El vino fino siempre se bebió en copa, acompañado de la aceituna de manzanilla; en cambio, el chispeante vino macoterano, del que ya se hablaba en los papeles del siglo XV, prefirió la jarra de barro, el barril de boca estrecha y se dejó acompañar, en todo momento, del cacahuete, de la castaña pilonga y del pimiento morrón o de cuerno cabra.
Un catador avispado definió así nuestro vino: “El vino macoterano es clarete, delgado, chispeante, con buen gallo, y una aguja que le hacía parecer espumoso, cualidades que le hacían exquisito y apetitoso”.

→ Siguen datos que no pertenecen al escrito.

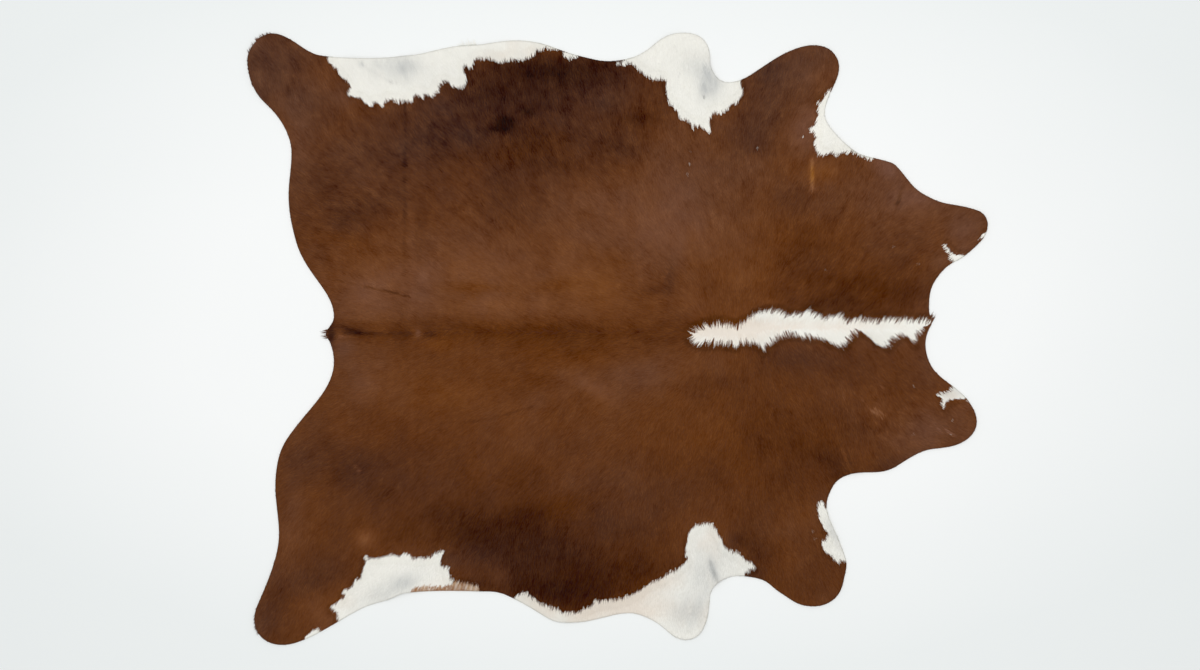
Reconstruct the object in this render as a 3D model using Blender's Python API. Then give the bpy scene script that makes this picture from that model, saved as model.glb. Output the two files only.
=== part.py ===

Tanto el vino bueno y de solera, como el caldo poco competitivo de nuestras bodegas, tuvieron un denominador común: ser testigos callados de grandes y lamentables acontecimientos, de presidir bodas y fiestas, de curar timideces ante el despertar del amor, de provocar broncas y de contribuir a derramar sangres calientes. El bien y el mal de los hombres fue y es regado por el vino y, por consiguiente, fue y es responsable impenitente de bienes y males. Y, como el vino es tan imprescindible para los hombres del mundo y, en este caso, para los vecinos de este pueblo, le hemos seguido los pasos a través de la historia y lo hemos encontrado en los legajos de inicios del siglo XV, convertido en señor noble e importante dentro de los elementos que constituían la economía de nuestros antepasados.
Hoy apenas se ve una viña en nuestros pagos. Las pocas que se observan en lontananza están ahí, esperando que se consuma su vida, como si se tratase de algo molesto, que impide otras situaciones más favorables. Siguen ahí como resistiéndose a un pasado próspero y que nos fuerza a no olvidar.
Antiguamente, nuestro término, en su tercera parte, era ocupado por viñedos. Gentes de Alba, alfoz al que pertenecimos, venían a Macotera a comprar el producto de nuestras cubas. Y no hablamos por hablar, porque existen documentos que así lo certifican. El 1 de noviembre de 1498, el albense, Rodrigo Bernaldino, compró en Macotera 350 cántaros de vino; el día 6 del mismo mes, Juan Brochero, regidor de Alba, se llevó de nuestras bodegas 40 cántaros; el día 9, el escribano, Cristóbal Fernández, adquirió 320 cántaros, que correspondían a los 560 de los diezmos del común de nuestro lugar; igual hizo Antón Celador, que se llevó treinta garrafas de cántaro.
Cuando se consumía el vino de Alba y su tierra, se autorizaba traer vino foráneo. (El fuero protegía todos los productos propios hasta su consumo). Esta permisión concedía durante los meses de septiembre, octubre y hasta san Martín, en noviembre; fecha en la que se consideraba fermentado el vino nuevo. Durante este período, se importaba vino de otros lugares: el tinto y retinto se adquiría en Miranda del Castañar, y los blancos se compraban en la zona de Madrigal de las Altas Torres; también se autorizaba introducir tinto de la sierra, en época de acotamiento, para aderezar, en una proporción del 1/10, el vino autóctono.
El control era riguroso. A pesar de esta prohibición, se abría la mano en algunos casos muy concretos, como bodas, fiestas y mayordomías; a los regidores, se les permitía adquirir fuera de su tierra tres cántaros al mes, pero sólo para su consumo. Se realizaban mil pesquisas. De esta misión, se encargaban los corredores que cumplían una triple función: comprar vinos para Alba y sus aldeas – trabajo por el que percibían diez maravedís por cuba -, supervisar las transacciones y observar si se cumplían las medidas dictadas por el concejo. La política proteccionista era tan estricta que, si un forastero visitaba la villa o una aldea y pretendía alojarse en la posada portando vino incluso “para su beber”, si era descubierto, se imponían penas a los posaderos que les aceptasen en esas condiciones.
No cabe duda de que Macotera tuvo en el vino una buena fuente de ingresos hasta que la filoxera y el tractor impusieron su ley.